Effects of Second-Order Matched Stochastic Resonance for Weak Signal Detection
Author(s) -
Haitao Dong,
Haiyan Wang,
Xiaohong Shen,
Zhe Jiang
Publication year - 2018
Publication title -
ieee access
Language(s) - English
Resource type - Journals
SCImago Journal Rank - 0.587
H-Index - 127
ISSN - 2169-3536
DOI - 10.1109/access.2018.2866170
Subject(s) - aerospace , bioengineering , communication, networking and broadcast technologies , components, circuits, devices and systems , computing and processing , engineered materials, dielectrics and plasmas , engineering profession , fields, waves and electromagnetics , general topics for engineers , geoscience , nuclear engineering , photonics and electrooptics , power, energy and industry applications , robotics and control systems , signal processing and analysis , transportation
Weak signal detection via stochastic resonance (SR) has attracted considerable attention in a wide range of research fields, especially under heavy background noise circumstances.
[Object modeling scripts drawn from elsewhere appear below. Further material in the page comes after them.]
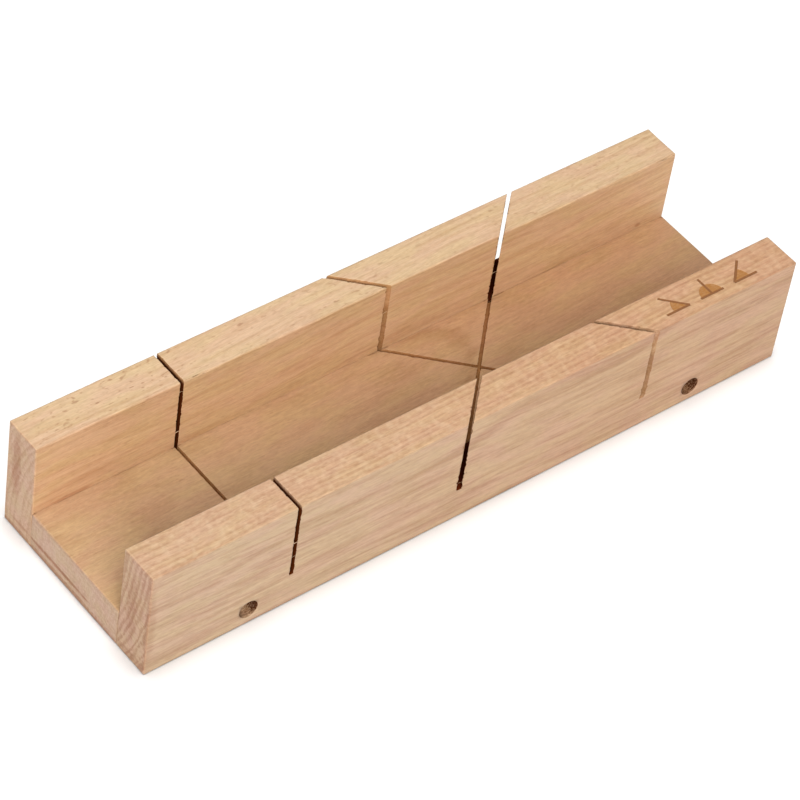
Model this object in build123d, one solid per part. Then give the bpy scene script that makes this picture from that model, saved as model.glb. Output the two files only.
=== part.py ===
from build123d import *
import os

# Wooden mitre box: three boards screwed into a trough, with saw kerfs at 45, 90 and 45 degrees.
#
# Frame: X along the trough, Y across it (the front fence is on -Y), Z up. The origin is the middle of the underside.
# Units are millimetres.

# Trough
LENGTH = 300.0
CHANNEL_WIDTH = 54.0
FENCE_THICKNESS = 17.0
FENCE_HEIGHT = 51.0
BASE_THICKNESS = 17.5
ARRIS_RADIUS = 0.6  # every outer edge is eased by this much after the boards are joined

# Saw kerfs: one square cut near the left end, and two mitre cuts that cross over the middle of the channel
KERF_WIDTH = 1.5
GROOVE_DEPTH = 2.0  # how far the kerfs run into the top of the base board
SQUARE_CUT_X = -87.0
MITRE_CROSSING_X = 34.5
MITRE_ANGLE = 45.0

# Recessed wood screws, the same on both fences
SCREW_OFFSET_X = 105.0
SCREW_Z = 7.5
COUNTERBORE_RADIUS = 4.0
COUNTERBORE_DEPTH = 5.0
SCREW_LENGTH = 35.0
HEAD_RADIUS = 3.75
HEAD_RIM = 0.4
SHANK_RADIUS = 1.5
SHANK_LENGTH = 13.0  # plain part of the screw, measured from the top of the head
THREAD_MAJOR_RADIUS = 2.0
THREAD_CORE_RADIUS = 1.3
THREAD_PITCH = 1.8
RIB_FOOT = 0.45  # half the thread rib's thickness where it meets the core
RIB_CREST = 0.06  # half its thickness at the crest
RIB_ROOT_DEPTH = 0.05  # how far the rib is rooted inside the core
TIP_LENGTH = 3.0
RECESS_REACH = 4.4
RECESS_SLOT = 0.9
RECESS_DEPTH = 1.9
RECESS_TAPER = 8.0
THREAD_RUN_OUT = 0.5  # plain core left at each end of the thread
WOOD_CLEARANCE = 0.03  # between the wood and the screw, all round
TIP_GAP = 0.3  # space left in front of the screw's tip

# Worked out from the above
OVERALL_WIDTH = CHANNEL_WIDTH + 2 * FENCE_THICKNESS
HALF_WIDTH = OVERALL_WIDTH / 2
HALF_CHANNEL = CHANNEL_WIDTH / 2
KERF_FLOOR = BASE_THICKNESS - GROOVE_DEPTH
HEAD_HEIGHT = HEAD_RIM + HEAD_RADIUS - SHANK_RADIUS  # the underside of the head is a 90 degree cone
OVERCUT = 5.0  # how far cutting tools stand out past the wood


def trough():
    """The whole trough as one U-shaped bar, with its outer edges eased and its inner corners sharp."""
    outline = Polyline(
        (-HALF_WIDTH, 0),
        (HALF_WIDTH, 0),
        (HALF_WIDTH, FENCE_HEIGHT),
        (HALF_CHANNEL, FENCE_HEIGHT),
        (HALF_CHANNEL, BASE_THICKNESS),
        (-HALF_CHANNEL, BASE_THICKNESS),
        (-HALF_CHANNEL, FENCE_HEIGHT),
        (-HALF_WIDTH, FENCE_HEIGHT),
        close=True,
    )
    bar = extrude(Plane.YZ * make_face(outline), amount=LENGTH / 2, both=True)
    return fillet([edge for edge in bar.edges() if not is_inner_corner(edge)], ARRIS_RADIUS)


def is_inner_corner(edge):
    """Whether an edge is one of the two corners where the base board meets a fence inside the channel."""
    middle = edge.center()
    return abs(abs(middle.Y) - HALF_CHANNEL) < 0.01 and abs(middle.Z - BASE_THICKNESS) < 0.01


def kerfs():
    """The three saw cuts, each a thin upright slab from the kerf floor to above the fences."""
    height = FENCE_HEIGHT - KERF_FLOOR + OVERCUT
    slab = Box(
        KERF_WIDTH,
        2 * OVERALL_WIDTH,
        height,
        align=(Align.CENTER, Align.CENTER, Align.MIN),
    )
    cuts = [(SQUARE_CUT_X, 0.0), (MITRE_CROSSING_X, MITRE_ANGLE), (MITRE_CROSSING_X, -MITRE_ANGLE)]
    return [Pos(x, 0, KERF_FLOOR) * Rot(0, 0, angle) * slab for x, angle in cuts]


def screw():
    """One countersunk wood screw: the top of its head is at the origin and it drives along +Z."""
    profile = Polyline(
        (0, 0),
        (HEAD_RADIUS, 0),
        (HEAD_RADIUS, HEAD_RIM),
        (SHANK_RADIUS, HEAD_HEIGHT),
        (SHANK_RADIUS, SHANK_LENGTH - THREAD_RUN_OUT),
        (THREAD_CORE_RADIUS, SHANK_LENGTH),
        (THREAD_CORE_RADIUS, SCREW_LENGTH - TIP_LENGTH),
        (0, SCREW_LENGTH),
        close=True,
    )
    body = revolve(Plane.XZ * make_face(profile), axis=Axis.Z)
    return body + thread() - cross_recess()


def thread():
    """The helical rib of the wood screw, rooted a little inside the core."""
    start = SHANK_LENGTH + THREAD_RUN_OUT
    end = SCREW_LENGTH - TIP_LENGTH - THREAD_RUN_OUT
    root = THREAD_CORE_RADIUS - RIB_ROOT_DEPTH
    crest = THREAD_MAJOR_RADIUS - root
    helix = Helix(pitch=THREAD_PITCH, height=end - start, radius=root)
    rib = Polyline((0, -RIB_FOOT), (crest, -RIB_CREST), (crest, RIB_CREST), (0, RIB_FOOT), close=True)
    section = Plane(origin=helix @ 0, x_dir=(1, 0, 0), z_dir=helix % 0) * make_face(rib)
    return Pos(0, 0, start) * sweep(section, path=helix, is_frenet=True)


def cross_recess():
    """The cross-shaped driver recess, narrowing towards its floor."""
    cross = Rectangle(RECESS_REACH, RECESS_SLOT) + Rectangle(RECESS_SLOT, RECESS_REACH)
    return extrude(cross, amount=RECESS_DEPTH, taper=RECESS_TAPER)


def screw_hole():
    """The wood removed for one screw, in the same frame as screw(): counterbore, seat, shank hole, thread hole."""
    gap = WOOD_CLEARANCE
    joint_depth = FENCE_THICKNESS - COUNTERBORE_DEPTH
    profile = Polyline(
        (0, -COUNTERBORE_DEPTH - OVERCUT),
        (COUNTERBORE_RADIUS, -COUNTERBORE_DEPTH - OVERCUT),
        (COUNTERBORE_RADIUS, HEAD_RIM + gap),
        (HEAD_RADIUS + gap, HEAD_RIM + gap),
        (SHANK_RADIUS + gap, HEAD_HEIGHT + gap),
        (SHANK_RADIUS + gap, joint_depth),
        (THREAD_MAJOR_RADIUS + gap, joint_depth),
        (THREAD_MAJOR_RADIUS + gap, SCREW_LENGTH - TIP_LENGTH),
        (0, SCREW_LENGTH + TIP_GAP),
        close=True,
    )
    return revolve(Plane.XZ * make_face(profile), axis=Axis.Z)


def screw_places():
    """Name and placement of each screw; the head's top lies at the floor of its counterbore."""
    head_y = HALF_WIDTH - COUNTERBORE_DEPTH
    for side, sign in (("front", -1), ("rear", 1)):
        for end, x in (("left", -SCREW_OFFSET_X), ("right", SCREW_OFFSET_X)):
            yield f"screw_{side}_{end}", Pos(x, sign * head_y, SCREW_Z) * Rot(sign * 90, 0, 0)


def boards():
    """The trough divided into its three boards along the two glue joints, then cut and drilled."""
    whole = trough()
    for cutter in kerfs():
        whole -= cutter
    hole = screw_hole()
    for _, place in screw_places():
        whole -= place * hole
    fence_middle = HALF_CHANNEL + FENCE_THICKNESS / 2 + OVERCUT / 2
    block = Box(LENGTH + OVERCUT, FENCE_THICKNESS + OVERCUT, 3 * FENCE_HEIGHT)
    return {
        "base_board": whole & Box(LENGTH + OVERCUT, CHANNEL_WIDTH, 3 * FENCE_HEIGHT),
        "front_fence": whole & (Pos(0, -fence_middle, 0) * block),
        "rear_fence": whole & (Pos(0, fence_middle, 0) * block),
    }


def main():
    os.makedirs("parts", exist_ok=True)
    nodes = boards()
    one_screw = screw()
    for name, place in screw_places():
        nodes[name] = place * one_screw
    for name, shape in nodes.items():
        export_step(shape, f"parts/{name}.step")


main()
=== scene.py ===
import math
from typing import NamedTuple

import bmesh
import bpy
import numpy as np
from mathutils import Matrix, Vector


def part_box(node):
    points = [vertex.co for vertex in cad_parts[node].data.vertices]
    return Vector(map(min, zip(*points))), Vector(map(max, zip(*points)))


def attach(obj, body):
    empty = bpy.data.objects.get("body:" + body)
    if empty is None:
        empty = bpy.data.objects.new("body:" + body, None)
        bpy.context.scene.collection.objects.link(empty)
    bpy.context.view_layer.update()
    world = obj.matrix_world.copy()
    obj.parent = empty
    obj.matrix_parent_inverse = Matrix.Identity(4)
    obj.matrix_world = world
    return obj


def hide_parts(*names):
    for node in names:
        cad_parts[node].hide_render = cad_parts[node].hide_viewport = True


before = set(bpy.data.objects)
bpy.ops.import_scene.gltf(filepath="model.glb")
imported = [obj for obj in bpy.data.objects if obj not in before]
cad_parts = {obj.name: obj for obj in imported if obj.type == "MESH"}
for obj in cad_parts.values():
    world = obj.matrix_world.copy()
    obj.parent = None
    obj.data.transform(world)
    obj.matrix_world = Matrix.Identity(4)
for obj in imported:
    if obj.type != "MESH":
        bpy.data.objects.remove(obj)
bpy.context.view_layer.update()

# A wooden mitre box: three beech boards, their saw kerfs and recessed screws.
# Lengths in this script are millimetres, and mm() turns them into Blender's metres.

MM_PER_METRE = 1000.0
BOARDS = ("base_board", "front_fence", "rear_fence")
SCREWS = tuple(sorted(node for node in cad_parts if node.startswith("screw_")))


def mm(*values):
    """Millimetres as metres: one number, or a Vector of three."""
    return (values[0] if len(values) == 1 else Vector(values)) / MM_PER_METRE


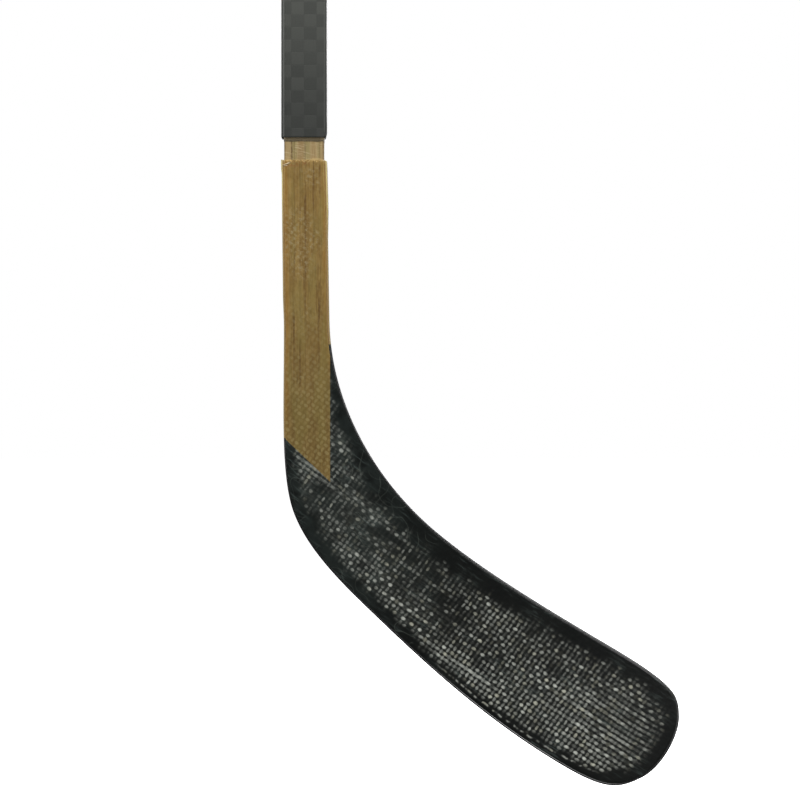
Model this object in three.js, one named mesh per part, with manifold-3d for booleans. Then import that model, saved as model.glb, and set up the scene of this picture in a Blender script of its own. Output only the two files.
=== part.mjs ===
// A two-piece ice hockey stick: a hollow carbon shaft with a butt end plug, and a replaceable blade
// whose laminated wooden hosel ends in a tenon that slides into the shaft's mouth.
// Millimetres, +Z up along the shaft, +X towards the toe, -Y towards the forehand side.
// The shapes are built with the shaft's mouth at Z = 0 and then moved, so that the origin is the
// middle of the top hand's grip.
import * as THREE from "three";
import { mergeVertices } from "three/addons/utils/BufferGeometryUtils.js";
import Module from "manifold-3d";

const wasm = await Module();
wasm.setup();

// --- driving dimensions ---------------------------------------------------------------------------
const SHAFT = { width: 30, depth: 20, corner: 3.2, length: 1270, gripBelowButt: 150 };
const PLY = { thickness: 0.35, bond: 0.1 }; // the woven outer ply and the bond line under it
const TENON = { width: 26.1, depth: 16, corner: 1.45, inside: 49 };
const TENON_GLUE = { thickness: 0.15, clearance: 0.1, showing: 2.5, belowTip: 3 };
const HOLLOW_CLEARANCE = TENON_GLUE.thickness + 2 * TENON_GLUE.clearance;
const PLUG = { spigot: 38, clearance: 0.25, cap: 12, bevel: 2, seat: 0.1, taper: 1.2 };
const SHOULDER = 15; // from the mouth down to the hosel's shoulder
const SKIN = { thickness: 0.8, bond: 0.3, inset: 1.3 }; // the glass laminate on each face
// The glass along the hosel's two sides: `reach` is its share of the side curves before it is cut.
const WRAP = { thickness: 0.85, bond: 0.3, rightEnd: 143, reach: 0.42, rows: 14 };
const GLUE_LINES = [-6.4, 0.9, 10]; // between the four laminations, across the hosel
const GLUE = { thickness: 0.2, gap: 0.2 };
const SPLICE = { left: [-13.2, -197.6], right: [17.2, -226.7], film: 0.35, gap: 0.25, wedgeTop: 145 };
const RIM = { chamfer: 1 };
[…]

In this paper, a second-order matched stochastic resonance (SMSR) method is proposed to further improve the signal-to-noise ratio of weak period signal. By selecting a proper damping factor in the regime of second-order parameter matched relationship, weak periodic signal, background noise, and nonlinear system can be matched in generating an enhanced output. The matched relationship is deduced in combining noise intensity optimization and signal frequency synchronization with duffing system in a mathematical way, and a normalized scale transformation is further carried out to make it accessible in detecting arbitrary high frequency signals. The numerical analysis and application verification are performed to confirm the validity and effectiveness of theoretical results, which indicate the proposed SMSR method is superior to the first-order parameter matched stochastic resonance in achieving a good band-pass filtering effect with a low-noise output as the driving frequency of received signal is not too small (≥0.1 Hz). Thus, the proposed method is beneficial to practical engineering weak signal processing and anticipates to be a potential novel technique for ship radiated line-spectrum detection.